Sunday, December 13, 2009

So Quiet

Things seem so quiet, and they are indeed.  I was recently on the Walt Disney Lot for lunch with a friend.  We ate in the main commissary, outdoors since it was a sunny day.  I was surprised at how few people were walking around Mickey Lane and Dopey Drive, some of the main studio streets nearest the commissary and employee shops.

It was a testament as to how many people have been let go from Walt Disney.  They started the process of cutting jobs way back in 2001, when I was working on Treasure Planet.  I remember the first round of layoffs involved a lot of our Layout Artists. These were artists who has spent years going to art school and studying the masters of illustration, life-drawing and composition, who were now being let go in two weeks. 

I specifically remember a layout artist named Jeff who was a very tall, broad guy with long hair and who had a woodsy way about him.  He was a tough man, and a straight shooter, and someone you’d want to watch a good ball game with.  He was a fine artist proven by the fact that the head of our layout department relied on him very heavily on a day-to-day basis.  And yet, he was one of the casualties.  I could see the pain in his face after he was told.

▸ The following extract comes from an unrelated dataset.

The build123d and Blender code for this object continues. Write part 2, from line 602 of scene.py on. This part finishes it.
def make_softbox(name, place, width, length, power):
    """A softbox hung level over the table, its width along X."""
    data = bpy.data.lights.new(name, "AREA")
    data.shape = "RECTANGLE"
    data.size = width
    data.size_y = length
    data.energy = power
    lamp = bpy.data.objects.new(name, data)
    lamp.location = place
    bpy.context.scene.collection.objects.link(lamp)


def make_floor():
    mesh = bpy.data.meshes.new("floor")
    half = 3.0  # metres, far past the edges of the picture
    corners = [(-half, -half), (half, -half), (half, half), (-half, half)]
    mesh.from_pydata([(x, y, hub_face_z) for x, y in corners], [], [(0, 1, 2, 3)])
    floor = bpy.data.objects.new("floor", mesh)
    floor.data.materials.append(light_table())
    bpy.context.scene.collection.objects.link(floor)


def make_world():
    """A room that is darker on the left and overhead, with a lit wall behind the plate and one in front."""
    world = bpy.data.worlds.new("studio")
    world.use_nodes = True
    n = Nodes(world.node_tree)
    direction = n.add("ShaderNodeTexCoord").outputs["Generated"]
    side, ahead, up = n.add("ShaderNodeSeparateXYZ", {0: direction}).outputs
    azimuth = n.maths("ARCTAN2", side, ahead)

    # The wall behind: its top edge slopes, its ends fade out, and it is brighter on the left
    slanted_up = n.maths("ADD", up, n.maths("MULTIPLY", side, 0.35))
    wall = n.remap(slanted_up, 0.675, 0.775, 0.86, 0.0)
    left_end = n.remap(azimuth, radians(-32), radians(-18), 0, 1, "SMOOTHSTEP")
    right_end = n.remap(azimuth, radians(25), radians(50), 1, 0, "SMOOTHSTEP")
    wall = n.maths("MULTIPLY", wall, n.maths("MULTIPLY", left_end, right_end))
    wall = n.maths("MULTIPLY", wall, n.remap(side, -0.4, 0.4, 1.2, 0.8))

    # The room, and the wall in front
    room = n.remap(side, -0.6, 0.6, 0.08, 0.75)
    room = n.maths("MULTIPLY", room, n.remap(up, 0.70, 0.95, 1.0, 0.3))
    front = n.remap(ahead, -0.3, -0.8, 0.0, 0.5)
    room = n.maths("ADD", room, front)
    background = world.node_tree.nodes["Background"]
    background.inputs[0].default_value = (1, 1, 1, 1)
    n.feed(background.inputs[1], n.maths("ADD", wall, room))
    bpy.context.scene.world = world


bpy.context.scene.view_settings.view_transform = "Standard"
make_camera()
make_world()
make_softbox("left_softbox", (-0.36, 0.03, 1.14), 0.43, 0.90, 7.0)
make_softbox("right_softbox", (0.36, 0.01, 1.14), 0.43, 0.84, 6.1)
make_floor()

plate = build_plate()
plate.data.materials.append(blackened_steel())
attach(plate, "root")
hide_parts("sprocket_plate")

I wasn’t in the meeting, but he walked through the hallway back to his office, and I knew him well enough to know how much he hurt just then.  It was really tough for me to witness.

It looks like the studio has cut jobs all over the place, because I literally checked my thinking cap to verify that it was a Friday, and not a weekend that I was there.  I know what Fridays were like on the Lot just a few years before; the bustling of employees to get some food, then hit the Disney employee center for tickets and upcoming events and to retrieve their laundry, then to do a quick check of the Disney consumer products side with high-quality Disney sweat shirts, plush toys, costumes and other goodies.  And on this day, it was dead.

Now we’re in the Christmas season.  The malls have a lot of people in them, but not to the extent of recent years.  Shoppers don’t surround the kiosks selling impulse items with three or so workers working the kiosk, and the food courts aren’t completely insane.  We should be thankful because it makes the experience easier.  But it’s also a sad sign of how deep the economic problems still lay in California.

As I write this, I am waiting (again) to show property to a potential buyer in Canyon Country, a newly developed area about twenty minutes North of Los Angeles.  And all around me are for sale signs, many of which have hanging riders attached that say either, “bank owned,” or “short pay” (short sale).

It’s such a hard time for everyone.  My friend says now is the time to feel good about being self-sufficient.  That’s a great attitude, and I wish I had more of it.  My family’s priority right now is to get the rent paid, get the water and power bill paid, feed ourselves, buy some gasoline for our autos, and hopefully keep the cell phones on.  Anything beyond that is a luxury we have to do without.

I’m looking forward to when this period is passed, and maybe my friend is right.  Maybe I’ll feel good about having gotten through it like Barry Manilow sings in, “I made it through the rain.”